[start MATERIAL PROVIDED]
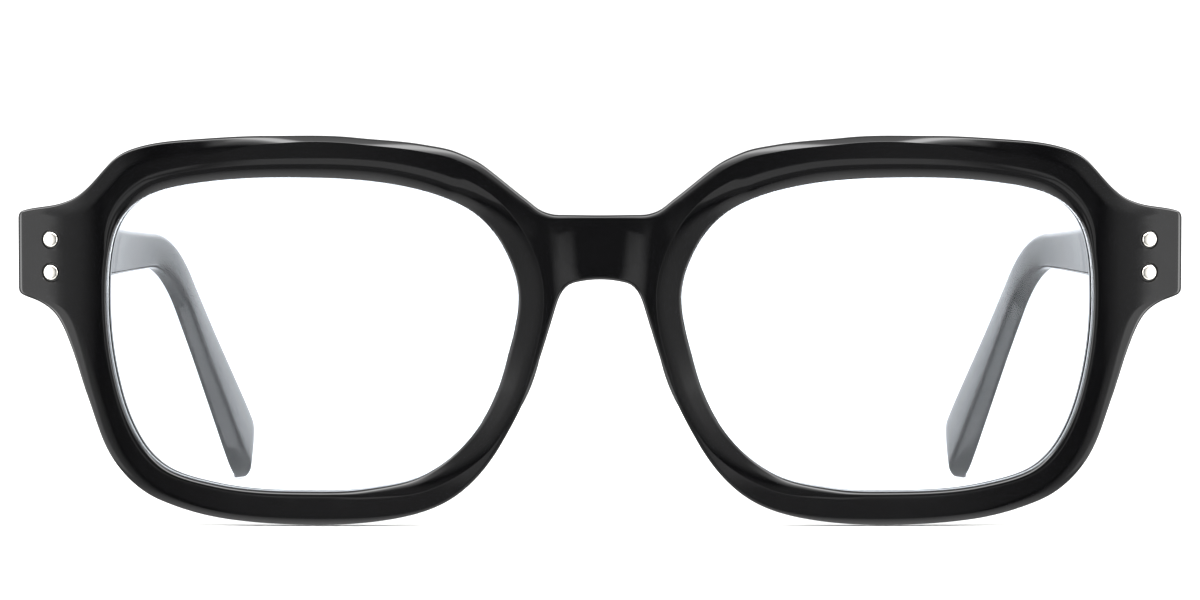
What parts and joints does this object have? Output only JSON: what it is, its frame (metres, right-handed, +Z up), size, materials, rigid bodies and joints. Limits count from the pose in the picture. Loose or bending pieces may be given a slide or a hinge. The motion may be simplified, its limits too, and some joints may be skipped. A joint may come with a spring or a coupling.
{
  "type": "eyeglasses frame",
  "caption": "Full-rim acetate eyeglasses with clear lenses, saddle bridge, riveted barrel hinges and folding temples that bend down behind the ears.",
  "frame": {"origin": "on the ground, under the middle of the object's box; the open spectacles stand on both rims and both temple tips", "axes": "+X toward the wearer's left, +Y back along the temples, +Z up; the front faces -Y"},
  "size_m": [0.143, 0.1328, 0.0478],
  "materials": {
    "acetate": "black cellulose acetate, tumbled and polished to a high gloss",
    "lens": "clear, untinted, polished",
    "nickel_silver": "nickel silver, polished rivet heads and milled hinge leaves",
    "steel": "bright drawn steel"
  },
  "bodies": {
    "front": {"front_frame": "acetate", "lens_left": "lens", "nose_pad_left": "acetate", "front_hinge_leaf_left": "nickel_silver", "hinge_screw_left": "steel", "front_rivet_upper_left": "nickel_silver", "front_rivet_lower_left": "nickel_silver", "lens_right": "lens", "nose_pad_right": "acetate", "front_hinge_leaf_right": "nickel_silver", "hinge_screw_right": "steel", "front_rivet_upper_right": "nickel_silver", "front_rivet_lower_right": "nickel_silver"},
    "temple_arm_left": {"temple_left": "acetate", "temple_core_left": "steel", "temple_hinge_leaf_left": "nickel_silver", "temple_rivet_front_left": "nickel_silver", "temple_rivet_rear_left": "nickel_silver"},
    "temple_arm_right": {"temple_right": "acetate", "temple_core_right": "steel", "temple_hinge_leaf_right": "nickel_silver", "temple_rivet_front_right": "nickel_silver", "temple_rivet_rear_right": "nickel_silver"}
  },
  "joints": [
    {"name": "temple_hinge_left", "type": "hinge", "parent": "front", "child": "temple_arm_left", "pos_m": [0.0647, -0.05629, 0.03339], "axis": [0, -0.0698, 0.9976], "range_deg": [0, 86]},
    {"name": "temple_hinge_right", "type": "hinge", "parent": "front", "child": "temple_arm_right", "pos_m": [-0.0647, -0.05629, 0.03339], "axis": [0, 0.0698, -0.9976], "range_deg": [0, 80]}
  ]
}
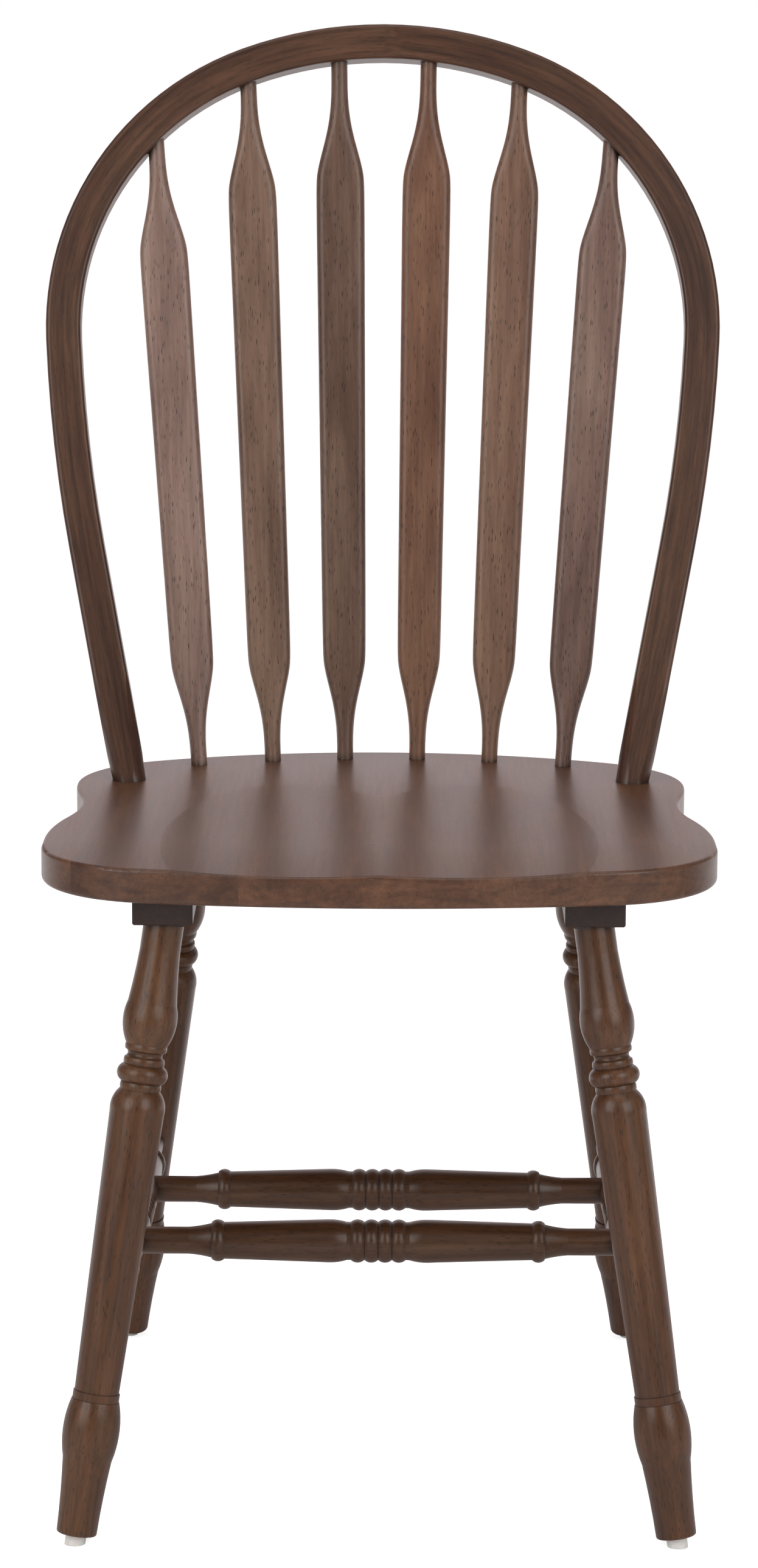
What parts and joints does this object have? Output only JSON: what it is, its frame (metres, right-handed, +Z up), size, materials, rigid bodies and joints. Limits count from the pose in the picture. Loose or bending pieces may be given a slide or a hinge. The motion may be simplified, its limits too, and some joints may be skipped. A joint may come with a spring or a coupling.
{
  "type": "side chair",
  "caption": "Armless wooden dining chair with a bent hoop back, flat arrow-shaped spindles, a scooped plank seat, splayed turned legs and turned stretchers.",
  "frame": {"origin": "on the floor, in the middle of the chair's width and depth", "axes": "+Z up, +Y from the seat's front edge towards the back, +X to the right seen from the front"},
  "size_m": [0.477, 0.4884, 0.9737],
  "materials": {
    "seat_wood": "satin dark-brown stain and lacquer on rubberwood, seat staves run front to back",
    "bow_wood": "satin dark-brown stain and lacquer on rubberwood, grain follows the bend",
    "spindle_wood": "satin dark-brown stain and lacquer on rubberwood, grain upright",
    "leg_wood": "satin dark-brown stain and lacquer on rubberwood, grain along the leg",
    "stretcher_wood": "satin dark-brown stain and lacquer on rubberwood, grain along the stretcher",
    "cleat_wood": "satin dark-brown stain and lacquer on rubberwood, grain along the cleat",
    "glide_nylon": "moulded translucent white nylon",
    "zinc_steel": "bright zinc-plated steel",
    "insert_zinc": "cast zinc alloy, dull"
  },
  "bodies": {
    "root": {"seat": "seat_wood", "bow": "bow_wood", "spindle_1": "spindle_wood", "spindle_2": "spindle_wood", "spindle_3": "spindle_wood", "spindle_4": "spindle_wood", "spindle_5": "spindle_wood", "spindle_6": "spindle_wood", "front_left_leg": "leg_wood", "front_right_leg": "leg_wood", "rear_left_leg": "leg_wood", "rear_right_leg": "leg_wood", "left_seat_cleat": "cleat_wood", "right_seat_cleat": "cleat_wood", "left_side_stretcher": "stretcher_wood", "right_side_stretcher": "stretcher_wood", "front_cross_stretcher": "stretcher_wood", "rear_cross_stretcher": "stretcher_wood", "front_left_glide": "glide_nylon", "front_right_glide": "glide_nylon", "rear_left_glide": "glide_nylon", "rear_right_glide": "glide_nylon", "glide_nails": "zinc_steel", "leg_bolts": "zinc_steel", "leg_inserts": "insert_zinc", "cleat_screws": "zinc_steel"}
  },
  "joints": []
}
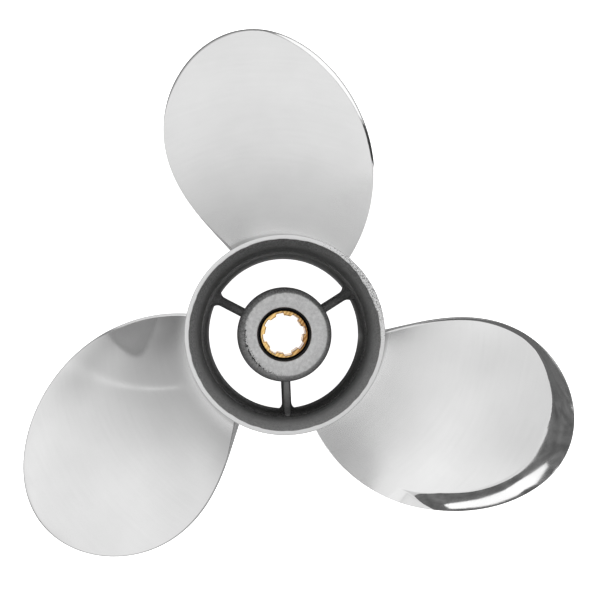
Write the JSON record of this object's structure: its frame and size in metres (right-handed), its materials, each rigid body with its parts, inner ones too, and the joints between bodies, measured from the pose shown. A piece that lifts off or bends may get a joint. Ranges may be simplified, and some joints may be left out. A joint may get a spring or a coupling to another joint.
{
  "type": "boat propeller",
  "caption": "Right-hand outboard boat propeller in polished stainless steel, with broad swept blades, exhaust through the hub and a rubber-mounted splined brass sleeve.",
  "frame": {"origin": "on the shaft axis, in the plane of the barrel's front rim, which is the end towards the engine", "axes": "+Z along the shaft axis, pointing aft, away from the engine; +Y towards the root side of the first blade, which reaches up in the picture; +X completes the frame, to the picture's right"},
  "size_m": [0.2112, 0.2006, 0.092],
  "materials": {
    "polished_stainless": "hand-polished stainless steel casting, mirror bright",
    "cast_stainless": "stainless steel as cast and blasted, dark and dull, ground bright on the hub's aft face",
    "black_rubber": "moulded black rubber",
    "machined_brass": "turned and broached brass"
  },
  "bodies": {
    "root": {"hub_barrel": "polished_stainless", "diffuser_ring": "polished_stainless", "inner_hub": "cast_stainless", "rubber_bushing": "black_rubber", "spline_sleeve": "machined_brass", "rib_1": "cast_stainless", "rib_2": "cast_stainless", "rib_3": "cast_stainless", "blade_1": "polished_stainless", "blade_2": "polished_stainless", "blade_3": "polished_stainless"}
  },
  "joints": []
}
[end MATERIAL PROVIDED]
Repeat every entry word for word.

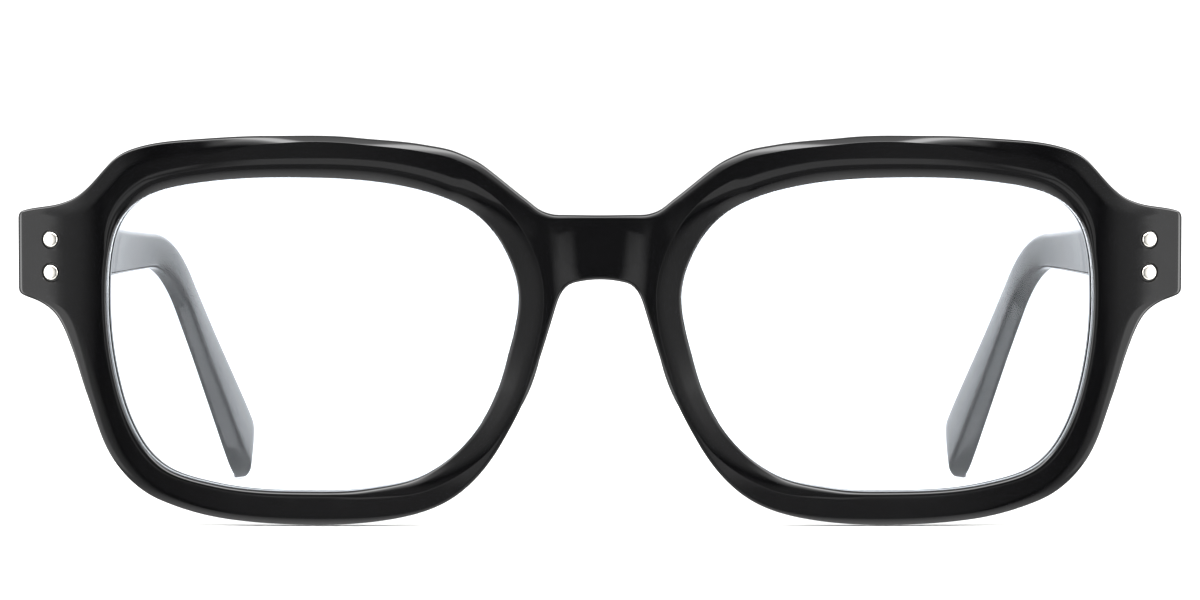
What parts and joints does this object have? Output only JSON: what it is, its frame (metres, right-handed, +Z up), size, materials, rigid bodies and joints. Limits count from the pose in the picture. Loose or bending pieces may be given a slide or a hinge. The motion may be simplified, its limits too, and some joints may be skipped. A joint may come with a spring or a coupling.
{
  "type": "eyeglasses frame",
  "caption": "Full-rim acetate eyeglasses with clear lenses, saddle bridge, riveted barrel hinges and folding temples that bend down behind the ears.",
  "frame": {"origin": "on the ground, under the middle of the object's box; the open spectacles stand on both rims and both temple tips", "axes": "+X toward the wearer's left, +Y back along the temples, +Z up; the front faces -Y"},
  "size_m": [0.143, 0.1328, 0.0478],
  "materials": {
    "acetate": "black cellulose acetate, tumbled and polished to a high gloss",
    "lens": "clear, untinted, polished",
    "nickel_silver": "nickel silver, polished rivet heads and milled hinge leaves",
    "steel": "bright drawn steel"
  },
  "bodies": {
    "front": {"front_frame": "acetate", "lens_left": "lens", "nose_pad_left": "acetate", "front_hinge_leaf_left": "nickel_silver", "hinge_screw_left": "steel", "front_rivet_upper_left": "nickel_silver", "front_rivet_lower_left": "nickel_silver", "lens_right": "lens", "nose_pad_right": "acetate", "front_hinge_leaf_right": "nickel_silver", "hinge_screw_right": "steel", "front_rivet_upper_right": "nickel_silver", "front_rivet_lower_right": "nickel_silver"},
    "temple_arm_left": {"temple_left": "acetate", "temple_core_left": "steel", "temple_hinge_leaf_left": "nickel_silver", "temple_rivet_front_left": "nickel_silver", "temple_rivet_rear_left": "nickel_silver"},
    "temple_arm_right": {"temple_right": "acetate", "temple_core_right": "steel", "temple_hinge_leaf_right": "nickel_silver", "temple_rivet_front_right": "nickel_silver", "temple_rivet_rear_right": "nickel_silver"}
  },
  "joints": [
    {"name": "temple_hinge_left", "type": "hinge", "parent": "front", "child": "temple_arm_left", "pos_m": [0.0647, -0.05629, 0.03339], "axis": [0, -0.0698, 0.9976], "range_deg": [0, 86]},
    {"name": "temple_hinge_right", "type": "hinge", "parent": "front", "child": "temple_arm_right", "pos_m": [-0.0647, -0.05629, 0.03339], "axis": [0, 0.0698, -0.9976], "range_deg": [0, 80]}
  ]
}
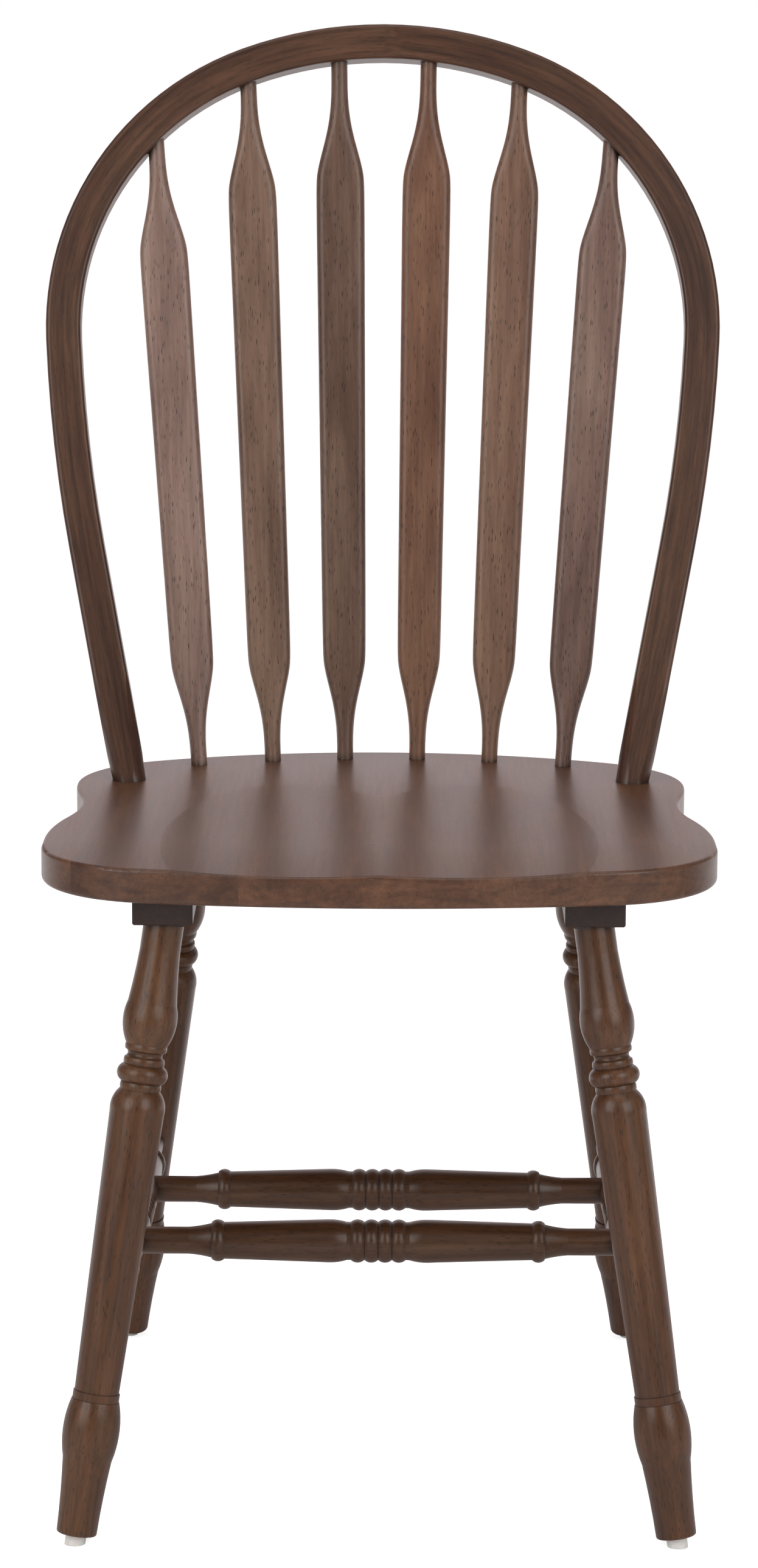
What parts and joints does this object have? Output only JSON: what it is, its frame (metres, right-handed, +Z up), size, materials, rigid bodies and joints. Limits count from the pose in the picture. Loose or bending pieces may be given a slide or a hinge. The motion may be simplified, its limits too, and some joints may be skipped. A joint may come with a spring or a coupling.
{
  "type": "side chair",
  "caption": "Armless wooden dining chair with a bent hoop back, flat arrow-shaped spindles, a scooped plank seat, splayed turned legs and turned stretchers.",
  "frame": {"origin": "on the floor, in the middle of the chair's width and depth", "axes": "+Z up, +Y from the seat's front edge towards the back, +X to the right seen from the front"},
  "size_m": [0.477, 0.4884, 0.9737],
  "materials": {
    "seat_wood": "satin dark-brown stain and lacquer on rubberwood, seat staves run front to back",
    "bow_wood": "satin dark-brown stain and lacquer on rubberwood, grain follows the bend",
    "spindle_wood": "satin dark-brown stain and lacquer on rubberwood, grain upright",
    "leg_wood": "satin dark-brown stain and lacquer on rubberwood, grain along the leg",
    "stretcher_wood": "satin dark-brown stain and lacquer on rubberwood, grain along the stretcher",
    "cleat_wood": "satin dark-brown stain and lacquer on rubberwood, grain along the cleat",
    "glide_nylon": "moulded translucent white nylon",
    "zinc_steel": "bright zinc-plated steel",
    "insert_zinc": "cast zinc alloy, dull"
  },
  "bodies": {
    "root": {"seat": "seat_wood", "bow": "bow_wood", "spindle_1": "spindle_wood", "spindle_2": "spindle_wood", "spindle_3": "spindle_wood", "spindle_4": "spindle_wood", "spindle_5": "spindle_wood", "spindle_6": "spindle_wood", "front_left_leg": "leg_wood", "front_right_leg": "leg_wood", "rear_left_leg": "leg_wood", "rear_right_leg": "leg_wood", "left_seat_cleat": "cleat_wood", "right_seat_cleat": "cleat_wood", "left_side_stretcher": "stretcher_wood", "right_side_stretcher": "stretcher_wood", "front_cross_stretcher": "stretcher_wood", "rear_cross_stretcher": "stretcher_wood", "front_left_glide": "glide_nylon", "front_right_glide": "glide_nylon", "rear_left_glide": "glide_nylon", "rear_right_glide": "glide_nylon", "glide_nails": "zinc_steel", "leg_bolts": "zinc_steel", "leg_inserts": "insert_zinc", "cleat_screws": "zinc_steel"}
  },
  "joints": []
}
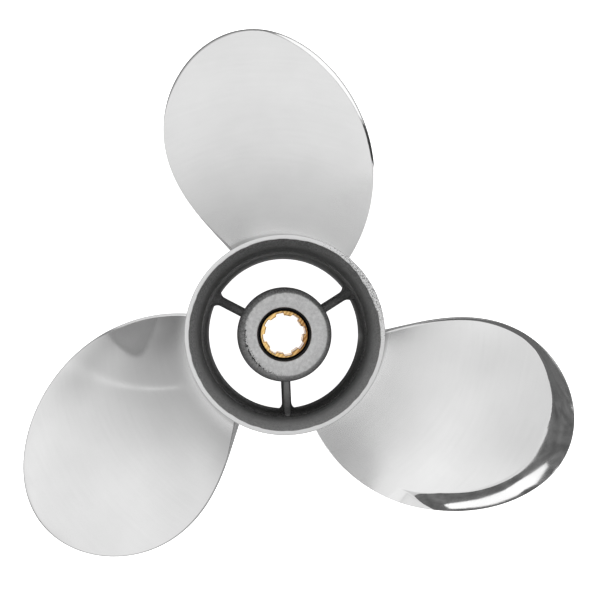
Write the JSON record of this object's structure: its frame and size in metres (right-handed), its materials, each rigid body with its parts, inner ones too, and the joints between bodies, measured from the pose shown. A piece that lifts off or bends may get a joint. Ranges may be simplified, and some joints may be left out. A joint may get a spring or a coupling to another joint.
{
  "type": "boat propeller",
  "caption": "Right-hand outboard boat propeller in polished stainless steel, with broad swept blades, exhaust through the hub and a rubber-mounted splined brass sleeve.",
  "frame": {"origin": "on the shaft axis, in the plane of the barrel's front rim, which is the end towards the engine", "axes": "+Z along the shaft axis, pointing aft, away from the engine; +Y towards the root side of the first blade, which reaches up in the picture; +X completes the frame, to the picture's right"},
  "size_m": [0.2112, 0.2006, 0.092],
  "materials": {
    "polished_stainless": "hand-polished stainless steel casting, mirror bright",
    "cast_stainless": "stainless steel as cast and blasted, dark and dull, ground bright on the hub's aft face",
    "black_rubber": "moulded black rubber",
    "machined_brass": "turned and broached brass"
  },
  "bodies": {
    "root": {"hub_barrel": "polished_stainless", "diffuser_ring": "polished_stainless", "inner_hub": "cast_stainless", "rubber_bushing": "black_rubber", "spline_sleeve": "machined_brass", "rib_1": "cast_stainless", "rib_2": "cast_stainless", "rib_3": "cast_stainless", "blade_1": "polished_stainless", "blade_2": "polished_stainless", "blade_3": "polished_stainless"}
  },
  "joints": []
}